Não foi fácil; os óculos chamavam a atenção das pessoas, não era comum naquela época crianças usarem óculos; eu ficava constrangida com a curiosidade das pessoas e queria me esconder ainda mais.


Desde então comecei a me refugiar na leitura e antes de ser alfabetizada já passava horas com as revistinhas e gibis.


No ano seguinte, 1955, fui para a escola, primeiro ano, cabeça de pano! Naquele tempo não havia escolinha maternal, pré- escola, nada disso. Íamos para a escola aos sete anos; eu ia completá-los em maio, fui para o Colégio onde minha irmã já estudava.


Que escola linda, que alegria! Escadarias, salas, pátio, tudo tão grande, tão bonito! Eu achava lindo o uniforme, ainda mais que minha irmã já tinha usado igual! Era um aventalzinho xadrez de preto e branco, amarrado nas costas, sapatos pretos e meias brancas.

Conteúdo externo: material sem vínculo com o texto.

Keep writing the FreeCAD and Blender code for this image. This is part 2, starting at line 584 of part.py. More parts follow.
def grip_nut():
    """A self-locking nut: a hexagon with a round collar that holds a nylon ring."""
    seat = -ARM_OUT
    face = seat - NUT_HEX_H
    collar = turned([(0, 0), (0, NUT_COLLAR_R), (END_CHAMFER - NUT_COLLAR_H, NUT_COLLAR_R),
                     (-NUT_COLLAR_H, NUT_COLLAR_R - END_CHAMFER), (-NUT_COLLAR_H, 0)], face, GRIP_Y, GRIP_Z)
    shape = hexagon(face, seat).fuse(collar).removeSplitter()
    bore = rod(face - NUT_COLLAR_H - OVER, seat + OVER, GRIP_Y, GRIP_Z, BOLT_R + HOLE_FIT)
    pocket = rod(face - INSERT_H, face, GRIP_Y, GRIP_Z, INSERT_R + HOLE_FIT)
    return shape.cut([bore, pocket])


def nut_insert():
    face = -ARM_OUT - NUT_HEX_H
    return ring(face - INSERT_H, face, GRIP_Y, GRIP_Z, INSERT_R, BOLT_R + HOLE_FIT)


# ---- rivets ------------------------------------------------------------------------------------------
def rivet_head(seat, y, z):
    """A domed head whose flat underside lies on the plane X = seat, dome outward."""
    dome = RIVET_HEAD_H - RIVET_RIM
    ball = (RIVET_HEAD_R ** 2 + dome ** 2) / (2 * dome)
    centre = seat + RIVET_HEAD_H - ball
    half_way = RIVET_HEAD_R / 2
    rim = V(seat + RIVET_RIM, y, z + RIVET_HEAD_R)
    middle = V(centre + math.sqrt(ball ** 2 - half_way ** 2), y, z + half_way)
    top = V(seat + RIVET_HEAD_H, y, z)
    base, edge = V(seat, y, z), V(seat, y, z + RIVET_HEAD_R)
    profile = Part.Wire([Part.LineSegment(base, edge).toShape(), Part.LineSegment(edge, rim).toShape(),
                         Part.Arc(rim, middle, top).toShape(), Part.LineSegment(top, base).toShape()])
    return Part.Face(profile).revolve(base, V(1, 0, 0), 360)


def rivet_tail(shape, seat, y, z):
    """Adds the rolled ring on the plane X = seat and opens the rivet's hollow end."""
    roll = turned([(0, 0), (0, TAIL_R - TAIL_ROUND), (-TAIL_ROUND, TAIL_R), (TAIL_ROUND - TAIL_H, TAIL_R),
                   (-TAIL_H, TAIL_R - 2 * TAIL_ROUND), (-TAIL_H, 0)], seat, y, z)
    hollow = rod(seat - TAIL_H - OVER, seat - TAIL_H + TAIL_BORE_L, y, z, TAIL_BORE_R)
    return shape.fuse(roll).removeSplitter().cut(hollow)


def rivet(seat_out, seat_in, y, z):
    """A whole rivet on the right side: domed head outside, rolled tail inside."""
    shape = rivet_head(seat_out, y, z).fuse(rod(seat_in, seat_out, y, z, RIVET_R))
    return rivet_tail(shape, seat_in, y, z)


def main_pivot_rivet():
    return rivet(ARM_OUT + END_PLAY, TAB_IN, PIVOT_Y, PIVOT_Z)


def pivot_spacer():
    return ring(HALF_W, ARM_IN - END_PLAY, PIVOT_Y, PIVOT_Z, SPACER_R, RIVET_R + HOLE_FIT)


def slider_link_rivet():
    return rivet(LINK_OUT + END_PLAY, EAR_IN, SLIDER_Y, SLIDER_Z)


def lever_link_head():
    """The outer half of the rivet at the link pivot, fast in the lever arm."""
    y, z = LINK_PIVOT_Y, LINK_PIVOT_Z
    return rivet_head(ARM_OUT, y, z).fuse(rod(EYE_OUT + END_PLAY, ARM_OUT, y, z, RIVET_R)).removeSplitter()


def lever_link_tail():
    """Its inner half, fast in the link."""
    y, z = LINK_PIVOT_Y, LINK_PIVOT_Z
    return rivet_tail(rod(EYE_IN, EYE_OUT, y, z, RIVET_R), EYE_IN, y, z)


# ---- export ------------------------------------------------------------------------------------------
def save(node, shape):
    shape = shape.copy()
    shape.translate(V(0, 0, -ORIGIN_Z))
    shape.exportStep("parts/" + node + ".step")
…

E lá ia eu, com meus óculos, minha bolsa e minha lancheira!

Eu aprendia rápido! Um dia, fiquei apavorada quando a professora, Dona Mercedes, mandou que eu tirasse os óculos e falasse quais as letras que estavam escritas num cartaz, lá na lousa! Eu não enxergava nem o cartaz, quanto mais as letras! Errei todas, diante de toda a turma! Que vergonha! Ficou claro que eu era “deficiente visual” e que não enxergava nada sem meus óculos.

Isso me envergonhava, sentia-me diferente. “Quatro olhos” era como me chamavam quando queriam me ofender. E conseguiam.


Ia a pé para a escola, era perto de casa. Não sei por que, mas um menino começou a me perseguir, xingar, corria atrás de mim. Eu fugia, mudava de calçada. Não contava para ninguém.

Agora percebo o quanto eu era fechada, não conversava com meus pais, nem com minha irmã. Vivia fechada dentro de mim, isolada.

Mas isso era por dentro. Quem me visse por fora não notaria nada de anormal: eu ia para a escola, aprendia, brincava e corria como as outras crianças no recreio, ia para casa, fazia as tarefas.

Mas havia uma solidão, uma falta de comunicação com os adultos, uma incapacidade de fazer perguntas, de me interessar, de viver.


Há muitas crianças assim, carentes de atenção, carentes de afeto, carentes de saber mais sobre si mesmas, sem conseguir expressar seus sentimentos e sensações.

E há muitos adultos assim, alias, somos quase todos assim: vivemos para o mundo exterior, somos superficiais, sem qualquer consciência de nós mesmos, de nossa própria existência, de nosso próprio valor, de nossa verdadeira razão de viver.


E assim vamos vivendo, até que a Vida vai encontrando formas e maneiras, as mais criativas, de ir nos mostrando, de ir nos empurrando para dentro de nós mesmos, seja pelo amor, seja pela dor.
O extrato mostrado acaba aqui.